**** WORKING DATA ****

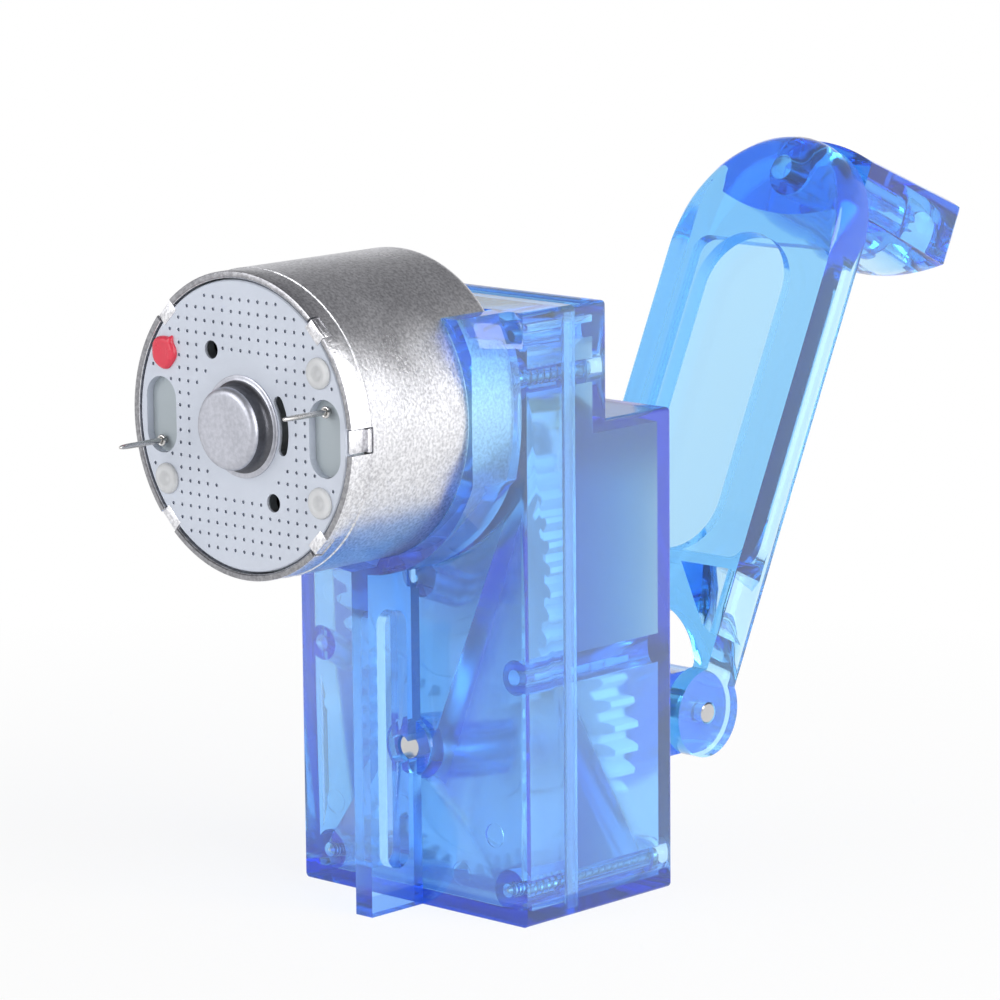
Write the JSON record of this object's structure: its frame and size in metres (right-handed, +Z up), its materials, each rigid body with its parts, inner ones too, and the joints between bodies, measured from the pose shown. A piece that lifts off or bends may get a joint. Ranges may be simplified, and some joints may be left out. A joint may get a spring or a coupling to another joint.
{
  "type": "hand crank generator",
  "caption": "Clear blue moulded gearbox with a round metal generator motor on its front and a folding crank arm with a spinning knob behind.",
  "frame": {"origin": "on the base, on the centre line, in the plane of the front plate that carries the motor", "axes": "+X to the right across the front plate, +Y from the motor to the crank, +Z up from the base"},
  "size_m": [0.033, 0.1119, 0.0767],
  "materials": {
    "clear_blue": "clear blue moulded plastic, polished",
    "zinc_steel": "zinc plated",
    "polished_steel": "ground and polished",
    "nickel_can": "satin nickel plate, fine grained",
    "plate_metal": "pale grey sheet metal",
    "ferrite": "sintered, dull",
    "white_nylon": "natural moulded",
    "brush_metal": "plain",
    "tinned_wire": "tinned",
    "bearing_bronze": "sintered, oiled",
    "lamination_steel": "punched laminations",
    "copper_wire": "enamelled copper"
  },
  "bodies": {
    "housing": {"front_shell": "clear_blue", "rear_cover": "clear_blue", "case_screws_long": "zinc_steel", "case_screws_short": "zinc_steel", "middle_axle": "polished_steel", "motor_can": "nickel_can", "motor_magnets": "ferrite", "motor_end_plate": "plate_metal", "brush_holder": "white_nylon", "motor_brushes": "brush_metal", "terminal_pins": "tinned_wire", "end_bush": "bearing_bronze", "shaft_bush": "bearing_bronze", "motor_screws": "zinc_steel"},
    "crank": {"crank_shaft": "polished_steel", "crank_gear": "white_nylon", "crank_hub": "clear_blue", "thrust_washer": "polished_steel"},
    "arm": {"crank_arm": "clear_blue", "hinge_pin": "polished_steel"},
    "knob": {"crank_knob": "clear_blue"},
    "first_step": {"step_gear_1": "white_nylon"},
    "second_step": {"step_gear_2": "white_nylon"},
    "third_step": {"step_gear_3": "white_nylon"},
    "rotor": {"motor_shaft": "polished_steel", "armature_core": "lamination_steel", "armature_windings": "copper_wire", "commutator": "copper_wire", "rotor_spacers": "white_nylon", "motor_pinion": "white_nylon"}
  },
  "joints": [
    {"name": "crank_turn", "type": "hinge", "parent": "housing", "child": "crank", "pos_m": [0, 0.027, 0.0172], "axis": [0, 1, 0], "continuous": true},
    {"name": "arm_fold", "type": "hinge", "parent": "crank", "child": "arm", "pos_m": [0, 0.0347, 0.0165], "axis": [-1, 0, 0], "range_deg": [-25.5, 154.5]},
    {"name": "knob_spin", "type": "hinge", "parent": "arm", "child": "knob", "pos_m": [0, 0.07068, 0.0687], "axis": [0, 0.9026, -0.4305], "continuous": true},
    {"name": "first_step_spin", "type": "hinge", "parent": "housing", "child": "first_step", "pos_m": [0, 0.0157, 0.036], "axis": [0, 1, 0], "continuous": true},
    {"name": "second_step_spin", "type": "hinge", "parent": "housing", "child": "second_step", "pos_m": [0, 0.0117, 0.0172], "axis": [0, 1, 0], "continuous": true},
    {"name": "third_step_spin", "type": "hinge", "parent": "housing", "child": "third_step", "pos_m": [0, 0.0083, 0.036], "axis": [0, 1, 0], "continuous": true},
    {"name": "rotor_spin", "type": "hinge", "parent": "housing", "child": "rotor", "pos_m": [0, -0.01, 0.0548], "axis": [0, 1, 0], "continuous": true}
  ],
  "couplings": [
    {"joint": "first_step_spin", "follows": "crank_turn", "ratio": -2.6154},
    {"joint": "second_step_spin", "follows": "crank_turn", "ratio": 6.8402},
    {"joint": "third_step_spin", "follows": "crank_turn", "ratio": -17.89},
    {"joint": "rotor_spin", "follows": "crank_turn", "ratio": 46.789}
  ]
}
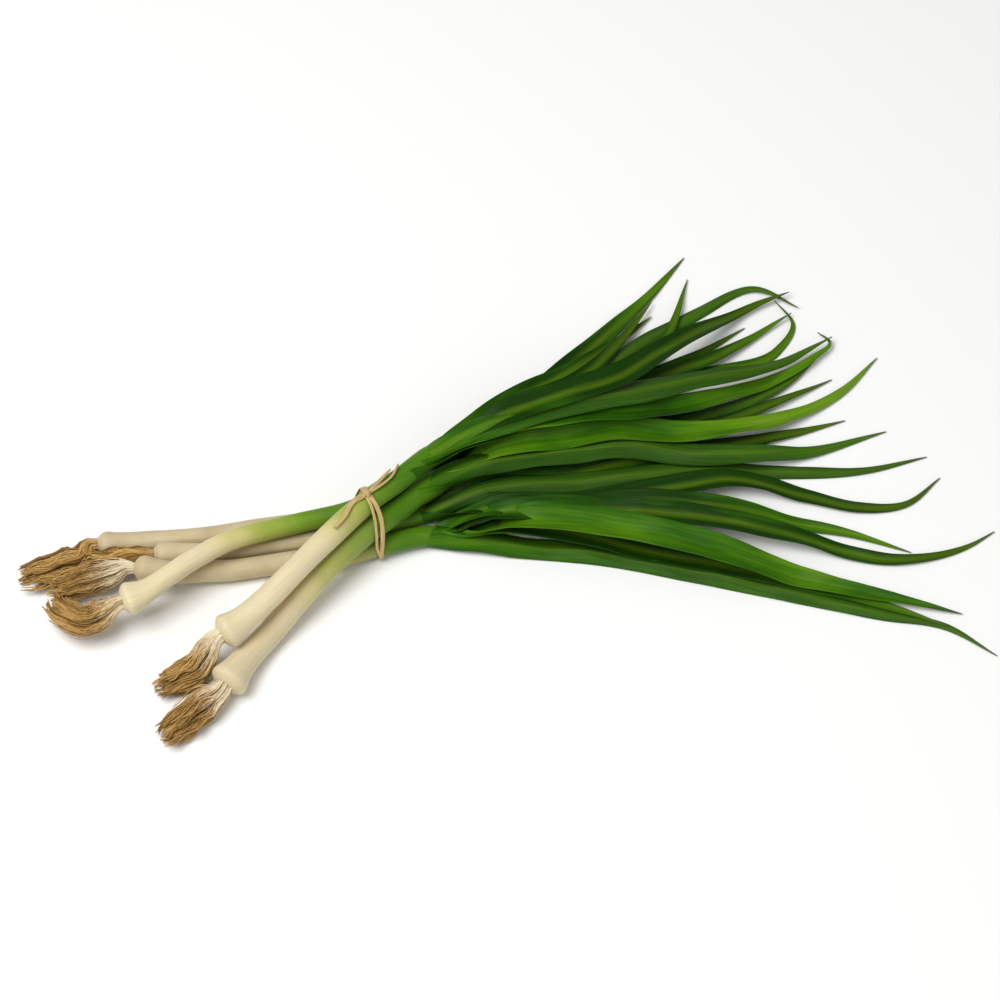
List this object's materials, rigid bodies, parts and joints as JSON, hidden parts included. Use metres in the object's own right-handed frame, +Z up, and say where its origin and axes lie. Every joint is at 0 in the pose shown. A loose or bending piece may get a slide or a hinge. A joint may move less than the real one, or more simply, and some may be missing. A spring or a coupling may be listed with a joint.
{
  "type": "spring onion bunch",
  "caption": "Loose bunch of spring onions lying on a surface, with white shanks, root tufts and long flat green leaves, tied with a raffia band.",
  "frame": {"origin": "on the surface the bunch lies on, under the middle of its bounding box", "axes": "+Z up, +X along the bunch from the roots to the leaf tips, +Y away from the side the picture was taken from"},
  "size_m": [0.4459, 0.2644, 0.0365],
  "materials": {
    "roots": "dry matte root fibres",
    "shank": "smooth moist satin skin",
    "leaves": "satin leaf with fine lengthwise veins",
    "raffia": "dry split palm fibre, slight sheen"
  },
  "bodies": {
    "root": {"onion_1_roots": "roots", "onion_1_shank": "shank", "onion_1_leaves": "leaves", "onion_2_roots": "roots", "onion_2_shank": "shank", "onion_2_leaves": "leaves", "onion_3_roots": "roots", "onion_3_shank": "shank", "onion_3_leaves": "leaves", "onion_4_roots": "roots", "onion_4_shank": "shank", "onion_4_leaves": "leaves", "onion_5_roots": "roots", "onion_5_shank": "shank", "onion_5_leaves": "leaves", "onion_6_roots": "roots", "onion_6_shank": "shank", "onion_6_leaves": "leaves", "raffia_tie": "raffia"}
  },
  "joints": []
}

****

WHAT TO DO: In the entries above, find lines with "materials" and copy each.

TASK OUTPUT:
Write the JSON record of this object's structure: its frame and size in metres (right-handed, +Z up), its materials, each rigid body with its parts, inner ones too, and the joints between bodies, measured from the pose shown. A piece that lifts off or bends may get a joint. Ranges may be simplified, and some joints may be left out. A joint may get a spring or a coupling to another joint.
  "materials": {
List this object's materials, rigid bodies, parts and joints as JSON, hidden parts included. Use metres in the object's own right-handed frame, +Z up, and say where its origin and axes lie. Every joint is at 0 in the pose shown. A loose or bending piece may get a slide or a hinge. A joint may move less than the real one, or more simply, and some may be missing. A spring or a coupling may be listed with a joint.
  "materials": {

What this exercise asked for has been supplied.